Do this
Each line from the start of the entries through the line that contains "steps: int = 24" should be output exactly, please.

— BEGIN —

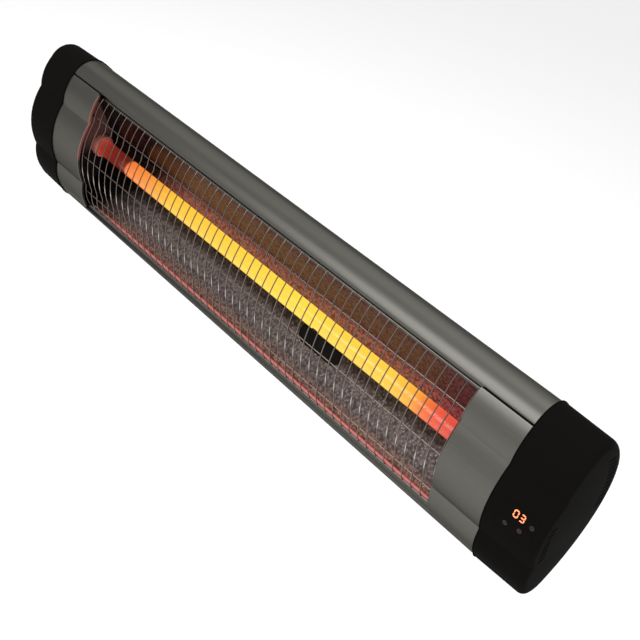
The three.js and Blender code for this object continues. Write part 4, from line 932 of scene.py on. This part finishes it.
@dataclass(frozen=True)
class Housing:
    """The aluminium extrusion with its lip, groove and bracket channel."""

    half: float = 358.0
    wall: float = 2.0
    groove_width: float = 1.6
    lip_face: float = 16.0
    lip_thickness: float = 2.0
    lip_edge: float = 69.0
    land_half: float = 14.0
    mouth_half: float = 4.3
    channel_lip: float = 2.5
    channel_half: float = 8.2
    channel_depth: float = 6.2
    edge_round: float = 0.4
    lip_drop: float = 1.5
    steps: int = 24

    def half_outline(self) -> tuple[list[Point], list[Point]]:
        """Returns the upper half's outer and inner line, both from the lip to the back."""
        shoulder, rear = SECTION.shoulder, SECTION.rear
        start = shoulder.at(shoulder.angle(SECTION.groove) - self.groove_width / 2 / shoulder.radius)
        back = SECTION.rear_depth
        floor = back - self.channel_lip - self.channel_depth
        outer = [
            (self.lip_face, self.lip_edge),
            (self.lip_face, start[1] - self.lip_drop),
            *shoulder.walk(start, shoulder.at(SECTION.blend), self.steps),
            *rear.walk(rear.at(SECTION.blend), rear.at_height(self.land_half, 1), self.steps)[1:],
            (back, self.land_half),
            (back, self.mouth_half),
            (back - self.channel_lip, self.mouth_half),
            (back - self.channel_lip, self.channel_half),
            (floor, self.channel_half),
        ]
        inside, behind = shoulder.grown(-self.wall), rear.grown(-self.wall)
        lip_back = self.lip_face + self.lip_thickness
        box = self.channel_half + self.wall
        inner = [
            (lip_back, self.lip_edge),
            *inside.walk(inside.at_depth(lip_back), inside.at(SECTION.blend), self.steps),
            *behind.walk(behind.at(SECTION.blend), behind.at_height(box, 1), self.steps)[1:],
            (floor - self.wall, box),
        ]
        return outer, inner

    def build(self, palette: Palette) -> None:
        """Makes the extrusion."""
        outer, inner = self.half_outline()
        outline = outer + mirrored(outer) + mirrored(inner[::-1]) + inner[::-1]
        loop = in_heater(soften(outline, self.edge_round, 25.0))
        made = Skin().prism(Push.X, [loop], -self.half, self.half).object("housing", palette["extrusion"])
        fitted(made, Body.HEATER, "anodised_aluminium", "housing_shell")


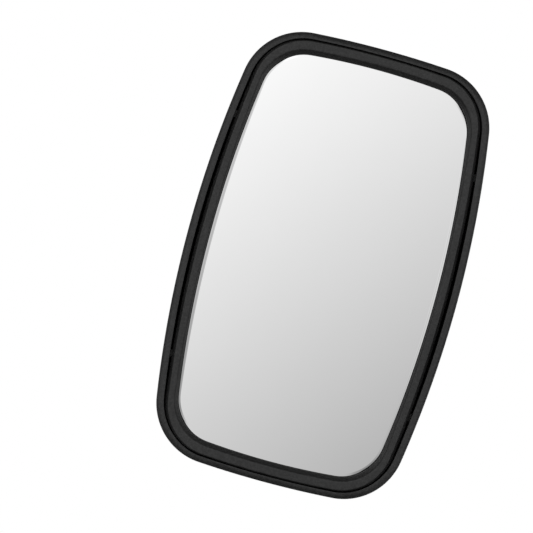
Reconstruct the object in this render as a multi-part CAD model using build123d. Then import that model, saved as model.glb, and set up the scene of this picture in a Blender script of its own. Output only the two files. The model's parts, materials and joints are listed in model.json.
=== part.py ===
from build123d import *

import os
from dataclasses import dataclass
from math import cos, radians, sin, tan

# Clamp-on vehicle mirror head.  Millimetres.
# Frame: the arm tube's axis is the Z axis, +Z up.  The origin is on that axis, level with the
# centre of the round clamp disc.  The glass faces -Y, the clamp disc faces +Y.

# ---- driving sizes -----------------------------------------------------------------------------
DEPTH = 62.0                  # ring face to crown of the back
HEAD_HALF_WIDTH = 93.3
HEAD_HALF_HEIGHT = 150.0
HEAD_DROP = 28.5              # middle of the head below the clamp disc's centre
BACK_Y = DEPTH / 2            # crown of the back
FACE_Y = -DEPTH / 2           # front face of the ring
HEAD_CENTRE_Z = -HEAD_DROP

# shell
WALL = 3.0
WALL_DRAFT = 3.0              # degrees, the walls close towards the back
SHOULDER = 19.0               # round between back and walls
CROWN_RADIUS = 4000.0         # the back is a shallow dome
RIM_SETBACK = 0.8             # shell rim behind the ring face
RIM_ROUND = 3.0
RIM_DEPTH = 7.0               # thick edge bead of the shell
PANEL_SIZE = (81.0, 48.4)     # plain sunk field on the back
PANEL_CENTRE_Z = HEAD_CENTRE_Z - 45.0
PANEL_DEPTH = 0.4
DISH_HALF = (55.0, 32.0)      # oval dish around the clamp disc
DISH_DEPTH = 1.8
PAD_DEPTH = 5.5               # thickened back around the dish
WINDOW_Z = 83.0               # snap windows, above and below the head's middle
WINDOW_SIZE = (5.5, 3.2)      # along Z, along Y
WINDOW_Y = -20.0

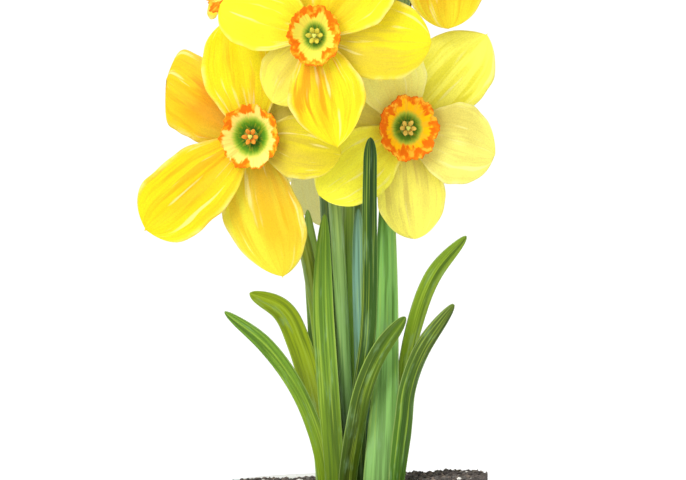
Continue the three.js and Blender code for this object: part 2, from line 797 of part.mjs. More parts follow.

— END —

Answer for this exercise
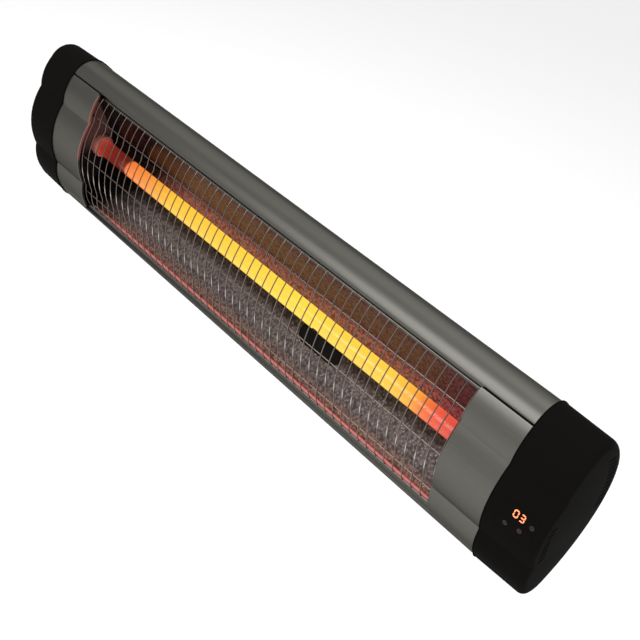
The three.js and Blender code for this object continues. Write part 4, from line 932 of scene.py on. This part finishes it.
@dataclass(frozen=True)
class Housing:
    """The aluminium extrusion with its lip, groove and bracket channel."""

    half: float = 358.0
    wall: float = 2.0
    groove_width: float = 1.6
    lip_face: float = 16.0
    lip_thickness: float = 2.0
    lip_edge: float = 69.0
    land_half: float = 14.0
    mouth_half: float = 4.3
    channel_lip: float = 2.5
    channel_half: float = 8.2
    channel_depth: float = 6.2
    edge_round: float = 0.4
    lip_drop: float = 1.5
    steps: int = 24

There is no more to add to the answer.